Konsekuensi lainnya dapat juga bahwa
pendidikan persiapan guru bersifat sia-sia karena pendidik itu ada karena
dilahirkan, bukan dihasilkan melalui pendidikan.
Juga,
pada waktu itu dipercayai bahwa instinct,
tact dan inspiration ini
berkaitan dengan religius. Namun, dalam tahun 1880-an dan 1890-an, dalam
lingkungan akademik tumbuh sikap penolakan terhadap pengaitan sebuah disiplin
akademik dengan kekuatan-kekuatan super-natural
atau super-rational yang dapat
membantu guru dan siswa. Ini adalah sebuah kecenerungan penting yang perlu
dicatat oleh kalangan akademisi dan pendidik indonesia. Pedagogi yang awal ini
lebih merupakan art atau praktik, dan
hubungannya dengan sains bersifat renggang atau tidak ada sama sekali. Versi
yang berlawanan dari pedagogi sebagai an
art dan bersifat metafisik di atas, adalah pedagogi sebagai a since. Disini sience dijadikan tumpuan dalam rangka justifikasi status akademis
pedagogi.
Wiliam
Paine, profesor pertama tahun 1880-an dari the
Science and the Art of Teaching di the University of Michigan, mengaitkan
pedagogi sebagai an art dengan a sience. Ia berupaya mendirikan “a rational art of educating”. Di
dasarkan atas kajian prinsip-prinsip dan doktrin ketimbang didasarkan atas
metode yang sudah tersedia dan digunakan tanpa sebuah kriteria. Ia mengkritik
pendidikan yang dilakukan secara “natural”

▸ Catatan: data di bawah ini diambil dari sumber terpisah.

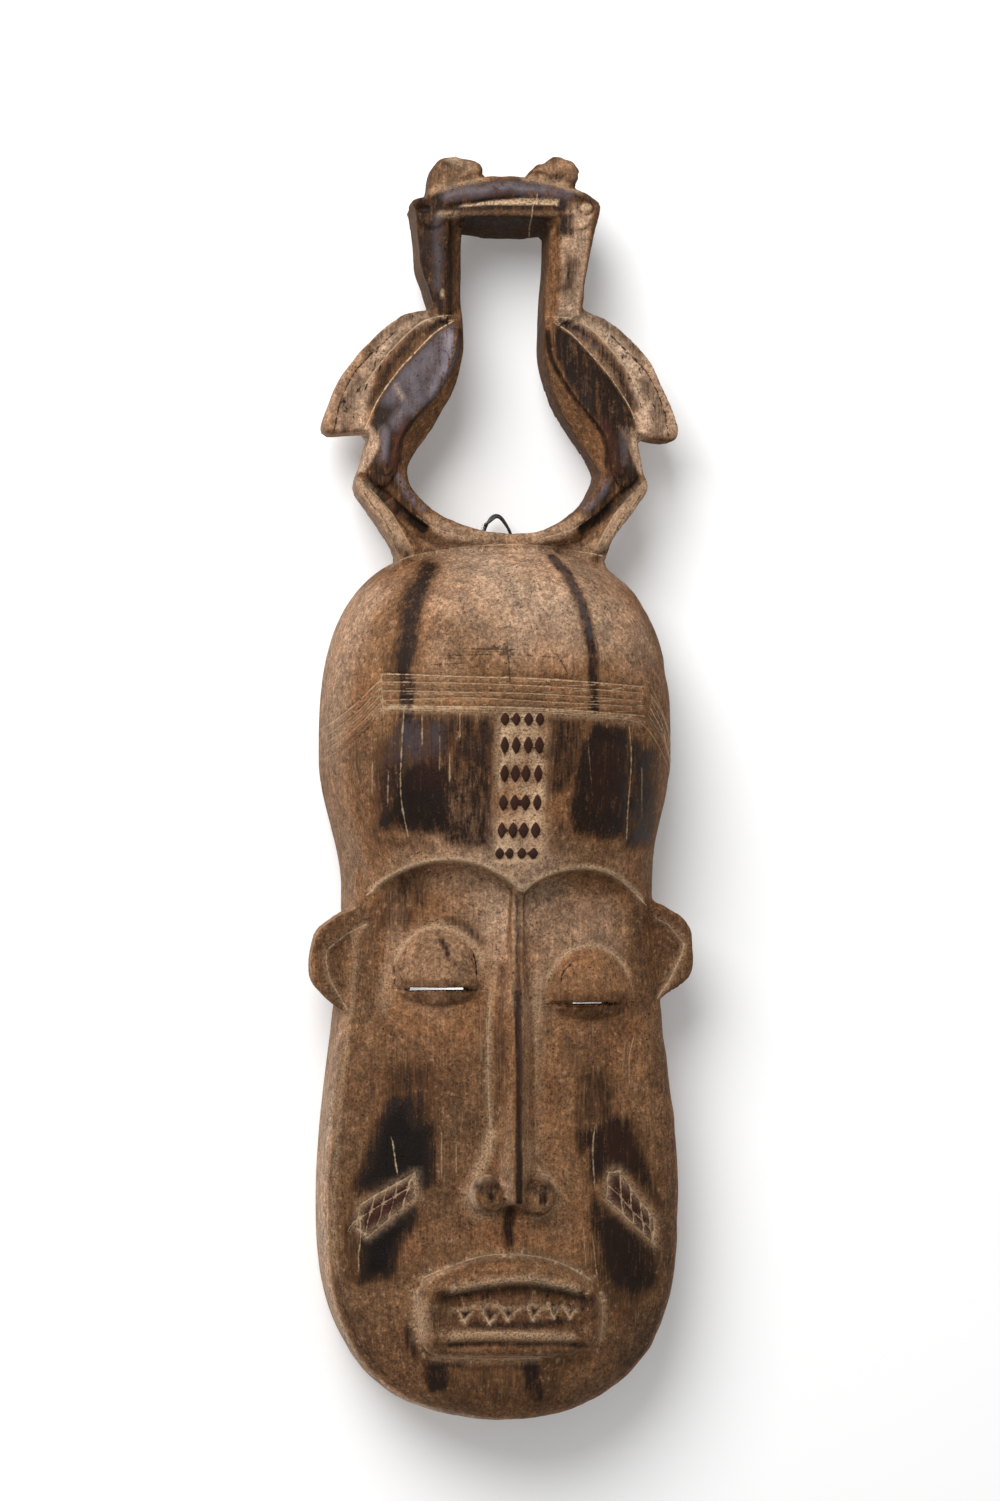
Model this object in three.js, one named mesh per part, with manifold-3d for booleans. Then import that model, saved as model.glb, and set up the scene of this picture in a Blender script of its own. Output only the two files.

atau “inspirational”. Ia juga mengeritik secara terbuka praktik
pendidikan yang dilaksanakan secara mekanikal, empirikal, dan praktikal, dan ia
tergiring memuji berlebihan secara ekslusif teori. Ia memilih hanya mengajarkan
teori, dan pengalihan teori menjadi praktik adalah urusan para mahasiswanya
(Salvatory, 1995:239).
Josiah
Royce (1891), seorang filsuf dan seorang profesor filsafat di Harvard
University, universitas yang sama dengan Hanus, skeptis terhadap pengembangan science of education. Ia mengakui
keinginanya untuk memperkuat kepentingan guru-guru akan aspek-aspek teoritis
dan profesi guru. Tetapi dengan menghargai tinggi pengetahuan natural, instinctive, artistic dari
seorang guru maka akan tidak ada kebutuhan dan kemungkinan pengembangannya
adalah melalui praktik-praktik (art) tanpa membutuhkan teori. Definisi
pendidikan Royce sepenuhnya bertumpu pada penegasan Wilhelm Dilthey tentang
variabilitas hakikat manusia dan ketidakmungkinan mencapai kesepakatan
berkenaan dengan sebuah sistem moral yang akan mendefinisikan tujuan
pendidikan. Singkatnya, variabilitas hakikat manusia dan variabilitas sistem
moral membuatr pengembangan prinsip-prinsip umum pendidikan (teori pendidikan)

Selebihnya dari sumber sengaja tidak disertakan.